Working with Sparse Matrices in R Programming
Last Updated :
08 Jun, 2023
Sparse matrices are sparsely populated collections of elements, where there is a very less number of non-null elements. Storage of sparsely populated data in a fully dense matrix leads to increased complexities of time and space.
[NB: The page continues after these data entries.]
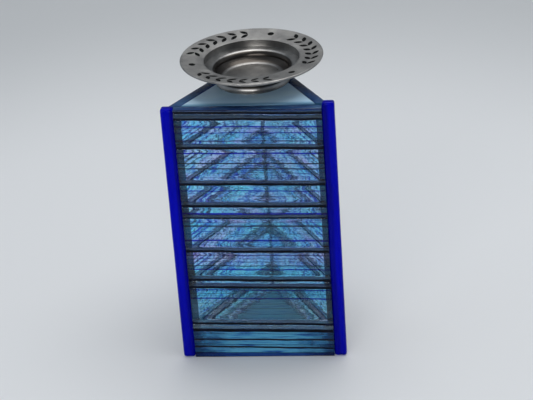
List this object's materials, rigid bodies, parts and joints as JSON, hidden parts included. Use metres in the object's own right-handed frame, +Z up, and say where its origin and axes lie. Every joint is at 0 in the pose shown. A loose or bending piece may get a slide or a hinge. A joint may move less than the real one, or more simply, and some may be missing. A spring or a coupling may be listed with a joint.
{
  "type": "candlestick",
  "caption": "Triangular glass candlestick: walls of stacked fused blue glass bands, cobalt corner bars, and a dished metal candle cup that lifts out of its top plate.",
  "frame": {"origin": "centre of the plan box, on the surface that the candlestick stands on; the cup's axis rises from it", "axes": "+Z up, along the cup's axis; -Y out of the wide front wall; +X to the right as seen from the front"},
  "size_m": [0.0714, 0.0604, 0.1291],
  "materials": {
    "glass_teal": "fused sheet glass, smooth face, lightly textured back",
    "glass_slate": "fused sheet glass, smooth face, lightly textured back",
    "glass_turquoise": "fused streaky glass with fine cobalt and teal lines, textured back",
    "glass_sky": "fused streaky glass with fine cobalt lines, textured back",
    "glass_lilac": "fused streaky glass with fine mauve and cobalt lines, textured back",
    "glass_cyan": "fused streaky glass with fine cobalt lines, textured back",
    "glass_cobalt": "fire-polished cobalt glass bar",
    "glass_slate_plate": "smooth slate-blue sheet glass",
    "dark_seam": "near-black bonding seam",
    "pewter": "satin flange, polished bowl and edges",
    "black_enamel": "matte blackening in the engraving"
  },
  "bodies": {
    "glass_body": {"front_band_01": "glass_teal", "front_band_02": "glass_teal", "front_band_03": "glass_teal", "front_band_04": "glass_slate", "front_band_05": "glass_turquoise", "front_band_06": "glass_sky", "front_band_07": "glass_lilac", "front_band_08": "glass_cyan", "front_band_09": "glass_sky", "front_band_10": "glass_cyan", "front_band_11": "glass_sky", "front_band_12": "glass_cyan", "front_band_13": "glass_slate", "front_band_14": "glass_slate", "front_seams": "dark_seam", "left_band_01": "glass_teal", "left_band_02": "glass_teal", "left_band_03": "glass_teal", "left_band_04": "glass_slate", "left_band_05": "glass_turquoise", "left_band_06": "glass_sky", "left_band_07": "glass_lilac", "left_band_08": "glass_cyan", "left_band_09": "glass_sky", "left_band_10": "glass_cyan", "left_band_11": "glass_sky", "left_band_12": "glass_cyan", "left_band_13": "glass_slate", "left_band_14": "glass_slate", "left_seams": "dark_seam", "right_band_01": "glass_teal", "right_band_02": "glass_teal", "right_band_03": "glass_teal", "right_band_04": "glass_slate", "right_band_05": "glass_turquoise", "right_band_06": "glass_sky", "right_band_07": "glass_lilac", "right_band_08": "glass_cyan", "right_band_09": "glass_sky", "right_band_10": "glass_cyan", "right_band_11": "glass_sky", "right_band_12": "glass_cyan", "right_band_13": "glass_slate", "right_band_14": "glass_slate", "right_seams": "dark_seam", "front_left_post": "glass_cobalt", "front_right_post": "glass_cobalt", "rear_post": "glass_cobalt", "top_plate": "glass_slate_plate", "base_plate": "glass_slate_plate"},
    "cup": {"candle_cup": "pewter", "rim_enamel": "black_enamel"}
  },
  "joints": [
    {"name": "cup_lift", "type": "slide", "parent": "glass_body", "child": "cup", "axis": [0, 0, 1], "range_m": [0, 0.03]}
  ]
}
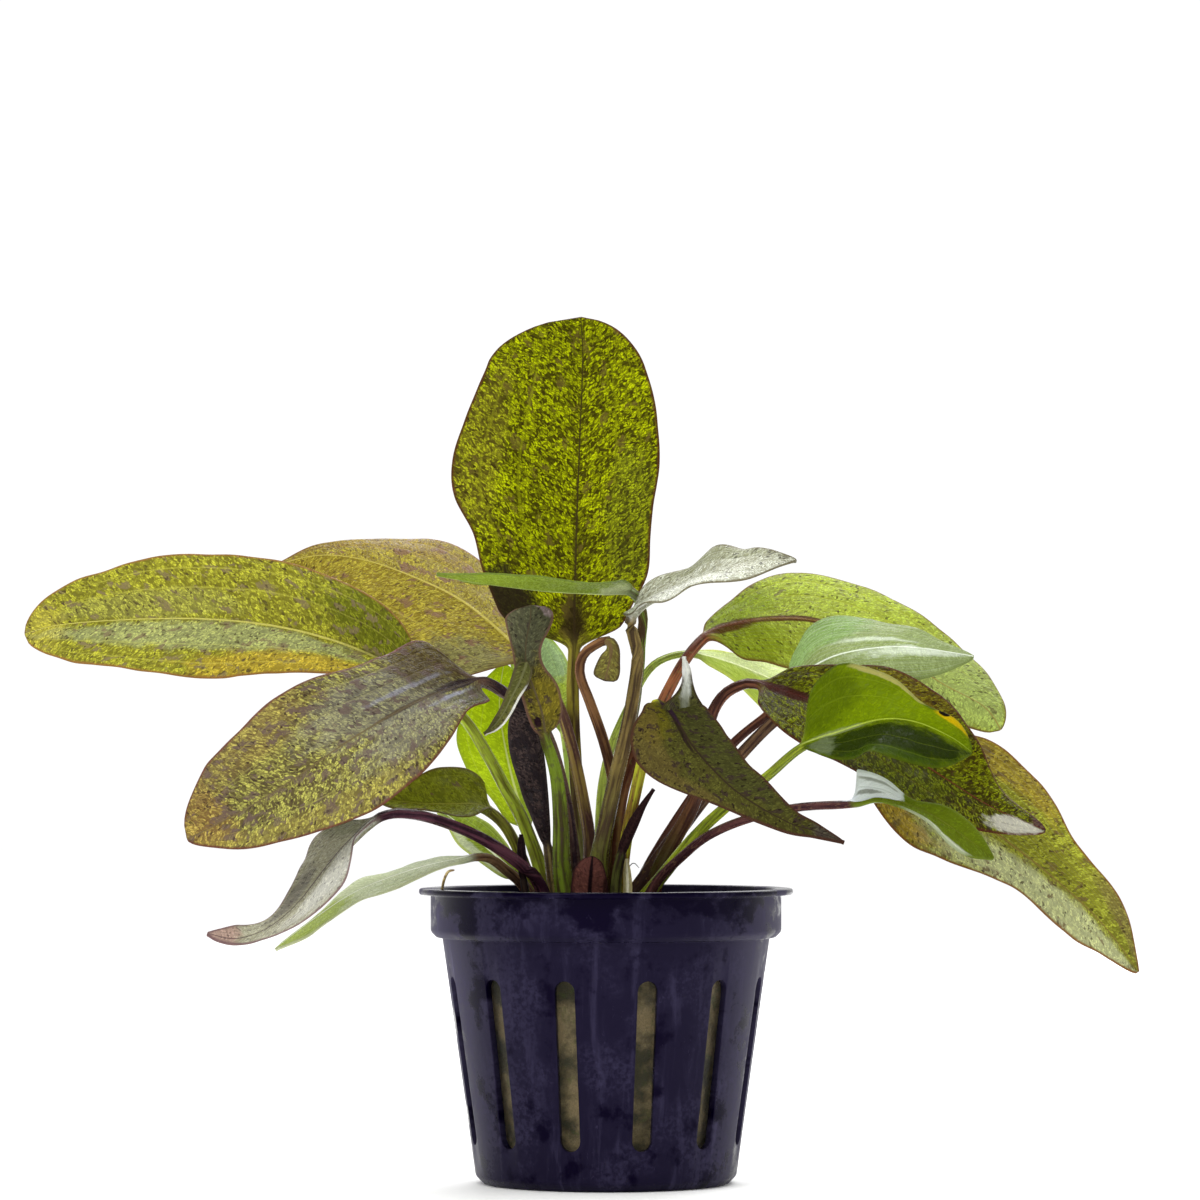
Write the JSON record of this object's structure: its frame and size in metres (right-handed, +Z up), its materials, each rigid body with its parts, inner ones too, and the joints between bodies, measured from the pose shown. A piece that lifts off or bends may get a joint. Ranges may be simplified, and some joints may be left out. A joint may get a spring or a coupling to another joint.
{
  "type": "potted echinodorus plant",
  "caption": "Rosette aquarium plant with speckled green and russet oval leaves on arching stalks, rooted in mineral wool in a small black net pot.",
  "frame": {"origin": "centre of the underside of the pot, which the plant stands on", "axes": "+Z up; -Y is the side seen in the picture; +X to the right in it, along the widest spread of the leaves"},
  "size_m": [0.1649, 0.1013, 0.1299],
  "materials": {
    "speckled_leaf": "satin",
    "russet_leaf": "satin",
    "green_leaf": "satin",
    "lime_leaf": "satin",
    "silvery_leaf": "gloss",
    "withered_leaf": "matte",
    "dry_sheath": "matte",
    "crown_tissue": "matte",
    "mineral_wool": "matte",
    "pot_plastic": "satin"
  },
  "bodies": {
    "root": {"bract_spike": "withered_leaf", "bract_stub": "withered_leaf", "crown": "crown_tissue", "leaf_back_left": "russet_leaf", "leaf_back_middle": "lime_leaf", "leaf_back_right": "lime_leaf", "leaf_bright_right": "lime_leaf", "leaf_curled": "russet_leaf", "leaf_dark": "withered_leaf", "leaf_drooping": "silvery_leaf", "leaf_edge_on": "green_leaf", "leaf_far_left": "speckled_leaf", "leaf_front_left": "speckled_leaf", "leaf_front_right": "speckled_leaf", "leaf_lime": "lime_leaf", "leaf_low_green": "green_leaf", "leaf_low_right": "speckled_leaf", "leaf_middle_right": "russet_leaf", "leaf_pale_low": "silvery_leaf", "leaf_pale_right": "silvery_leaf", "leaf_silver": "silvery_leaf", "leaf_small_right": "green_leaf", "leaf_striped": "green_leaf", "leaf_top": "speckled_leaf", "leaf_twisted": "russet_leaf", "leaf_upper_right": "speckled_leaf", "mineral_wool": "mineral_wool", "pot": "pot_plastic", "sheath_brown": "dry_sheath", "sheath_pale": "dry_sheath"}
  },
  "joints": []
}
Therefore, the data structures are optimized to store this data much more efficiently and decrease the access time of elements.
Creating a Sparse Matrix
R has an in-built package “matrix” which provides classes for the creation and working with Sparse Matrices in R.
library(Matrix)
The following code snippet illustrates the usage of the matrix library:
R
library ( 'Matrix' )
mat1 <- Matrix (0, nrow = 1000,
ncol = 1000,
sparse = TRUE )
mat1[1][1]<-5
print ( "Size of sparse mat1" )
print ( object.size (mat1))
|
Output:
[1] "Size of sparse mat1"
5440 bytes
The space occupied by the sparse matrix decrease largely, because it saves space only for the non-zero values.
Constructing Sparse Matrices From Dense
The dense matrix can be simply created by the in-built matrix() command in R. The dense matrix is then fed as input into the as() function which is embedded implicitly in R. The function has the following signature:
Syntax: as(dense_matrix, type = )
Parameters:
dense_matrix : A numeric or logical array.
type : Default evaluates to dgCMatrix, in case we mention sparseMatrix. This converts the matrix to compressed sparse column( CSC ) format. The other type available is the dgRMatrix, which converts the dense matrix in sparse row format.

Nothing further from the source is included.